• **SUPPLIED INFORMATION**
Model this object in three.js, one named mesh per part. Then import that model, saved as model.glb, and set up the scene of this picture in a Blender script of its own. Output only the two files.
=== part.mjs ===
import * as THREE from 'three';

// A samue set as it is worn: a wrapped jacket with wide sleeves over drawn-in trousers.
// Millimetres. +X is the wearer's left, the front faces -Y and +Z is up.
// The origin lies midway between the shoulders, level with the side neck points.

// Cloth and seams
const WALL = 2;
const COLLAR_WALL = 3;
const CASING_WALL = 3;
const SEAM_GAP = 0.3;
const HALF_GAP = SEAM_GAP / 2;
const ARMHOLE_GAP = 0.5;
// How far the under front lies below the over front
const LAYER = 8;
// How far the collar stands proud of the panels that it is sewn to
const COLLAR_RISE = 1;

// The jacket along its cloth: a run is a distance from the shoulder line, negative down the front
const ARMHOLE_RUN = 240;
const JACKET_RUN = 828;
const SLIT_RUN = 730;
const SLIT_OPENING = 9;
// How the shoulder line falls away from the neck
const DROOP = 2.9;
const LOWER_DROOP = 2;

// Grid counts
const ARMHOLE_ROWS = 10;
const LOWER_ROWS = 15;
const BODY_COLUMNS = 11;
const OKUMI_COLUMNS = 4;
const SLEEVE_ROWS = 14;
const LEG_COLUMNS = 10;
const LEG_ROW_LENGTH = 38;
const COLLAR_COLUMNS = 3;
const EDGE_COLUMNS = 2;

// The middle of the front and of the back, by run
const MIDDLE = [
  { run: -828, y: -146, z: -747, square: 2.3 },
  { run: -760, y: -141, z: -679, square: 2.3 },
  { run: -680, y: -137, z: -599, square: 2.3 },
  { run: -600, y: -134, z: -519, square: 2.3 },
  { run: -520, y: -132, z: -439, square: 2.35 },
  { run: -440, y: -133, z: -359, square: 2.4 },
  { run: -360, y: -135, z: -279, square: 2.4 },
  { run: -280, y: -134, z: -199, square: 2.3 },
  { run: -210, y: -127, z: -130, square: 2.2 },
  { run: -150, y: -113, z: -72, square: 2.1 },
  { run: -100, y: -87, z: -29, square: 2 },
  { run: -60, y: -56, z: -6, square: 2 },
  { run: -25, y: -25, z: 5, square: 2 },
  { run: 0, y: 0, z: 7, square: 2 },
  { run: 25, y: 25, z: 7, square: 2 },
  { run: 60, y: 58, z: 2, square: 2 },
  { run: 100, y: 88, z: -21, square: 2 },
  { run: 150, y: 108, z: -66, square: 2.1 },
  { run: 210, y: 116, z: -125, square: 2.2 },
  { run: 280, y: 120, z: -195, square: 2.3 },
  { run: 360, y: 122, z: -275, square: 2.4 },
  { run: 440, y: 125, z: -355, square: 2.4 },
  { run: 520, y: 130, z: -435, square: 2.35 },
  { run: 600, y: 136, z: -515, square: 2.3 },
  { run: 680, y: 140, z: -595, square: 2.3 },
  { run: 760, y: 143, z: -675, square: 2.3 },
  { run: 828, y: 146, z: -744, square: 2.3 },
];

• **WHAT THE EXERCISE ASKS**
Write out all the lines again, exactly as they are.

• **WRITTEN SOLUTION**
Model this object in three.js, one named mesh per part. Then import that model, saved as model.glb, and set up the scene of this picture in a Blender script of its own. Output only the two files.
=== part.mjs ===
import * as THREE from 'three';

// A samue set as it is worn: a wrapped jacket with wide sleeves over drawn-in trousers.
// Millimetres. +X is the wearer's left, the front faces -Y and +Z is up.
// The origin lies midway between the shoulders, level with the side neck points.

// Cloth and seams
const WALL = 2;
const COLLAR_WALL = 3;
const CASING_WALL = 3;
const SEAM_GAP = 0.3;
const HALF_GAP = SEAM_GAP / 2;
const ARMHOLE_GAP = 0.5;
// How far the under front lies below the over front
const LAYER = 8;
// How far the collar stands proud of the panels that it is sewn to
const COLLAR_RISE = 1;

// The jacket along its cloth: a run is a distance from the shoulder line, negative down the front
const ARMHOLE_RUN = 240;
const JACKET_RUN = 828;
const SLIT_RUN = 730;
const SLIT_OPENING = 9;
// How the shoulder line falls away from the neck
const DROOP = 2.9;
const LOWER_DROOP = 2;

// Grid counts
const ARMHOLE_ROWS = 10;
const LOWER_ROWS = 15;
const BODY_COLUMNS = 11;
const OKUMI_COLUMNS = 4;
const SLEEVE_ROWS = 14;
const LEG_COLUMNS = 10;
const LEG_ROW_LENGTH = 38;
const COLLAR_COLUMNS = 3;
const EDGE_COLUMNS = 2;

// The middle of the front and of the back, by run
const MIDDLE = [
  { run: -828, y: -146, z: -747, square: 2.3 },
  { run: -760, y: -141, z: -679, square: 2.3 },
  { run: -680, y: -137, z: -599, square: 2.3 },
  { run: -600, y: -134, z: -519, square: 2.3 },
  { run: -520, y: -132, z: -439, square: 2.35 },
  { run: -440, y: -133, z: -359, square: 2.4 },
  { run: -360, y: -135, z: -279, square: 2.4 },
  { run: -280, y: -134, z: -199, square: 2.3 },
  { run: -210, y: -127, z: -130, square: 2.2 },
  { run: -150, y: -113, z: -72, square: 2.1 },
  { run: -100, y: -87, z: -29, square: 2 },
  { run: -60, y: -56, z: -6, square: 2 },
  { run: -25, y: -25, z: 5, square: 2 },
  { run: 0, y: 0, z: 7, square: 2 },
  { run: 25, y: 25, z: 7, square: 2 },
  { run: 60, y: 58, z: 2, square: 2 },
  { run: 100, y: 88, z: -21, square: 2 },
  { run: 150, y: 108, z: -66, square: 2.1 },
  { run: 210, y: 116, z: -125, square: 2.2 },
  { run: 280, y: 120, z: -195, square: 2.3 },
  { run: 360, y: 122, z: -275, square: 2.4 },
  { run: 440, y: 125, z: -355, square: 2.4 },
  { run: 520, y: 130, z: -435, square: 2.35 },
  { run: 600, y: 136, z: -515, square: 2.3 },
  { run: 680, y: 140, z: -595, square: 2.3 },
  { run: 760, y: 143, z: -675, square: 2.3 },
  { run: 828, y: 146, z: -744, square: 2.3 },
];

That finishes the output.